Fin de vie tragique. Après avoir sillonné le Vieux Continent – Paris, Amsterdam, Zurich, Budapest, Prague –, résigné à mourir (« Le lien avec la mort fait partie du sentiment de vivre »), sevré des affres de sa propre image, revenu des gouffres de l’affliction renforcée par l’absorption nocive d’Eukodal, Klaus Mann rend les armes. Il met fin à son existence d’oiseau voyageur dans une modeste pension de famille à Cannes, le 21 mai 1949, après avoir absorbé une poignée de somnifères. Pas de rédemption, ni d’expiation.

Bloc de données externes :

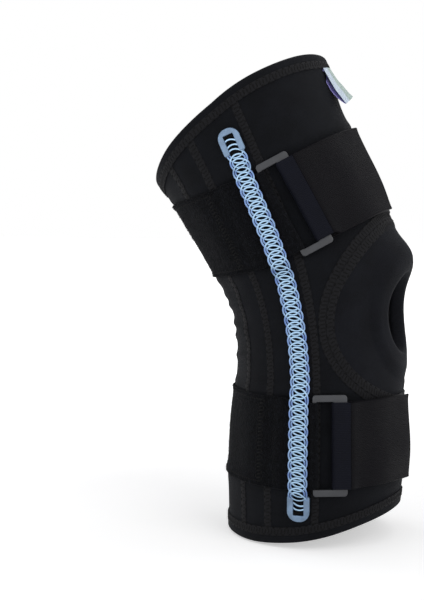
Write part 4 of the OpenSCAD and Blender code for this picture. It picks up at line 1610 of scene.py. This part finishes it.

Ainsi prend fin l’itinéraire chaotique de Klaus Mann, antifasciste viscéral, frère de sang de Rainer Werner Fassbinder et de Pier Paolo Pasolini, écrivain exigeant qui reste toujours à découvrir, auteur irréductible d’une œuvre abondante (théâtre, journaux, articles divers, correspondance, essais, romans) en partie republiée dans la collection « Les Cahiers Rouges » des éditions Grasset, dont Gilles Collard dresse moins le portrait qu’il ne retrace l’itinéraire fortement déréglé, mené jusqu’à son terme, au prix d’une existence bizarre et fragile, irréductible et irrationnelle, en vrille permanente, par l’impérieux besoin de se battre, de combattre, d’écrire, de s’opposer et de dénoncer pour exister.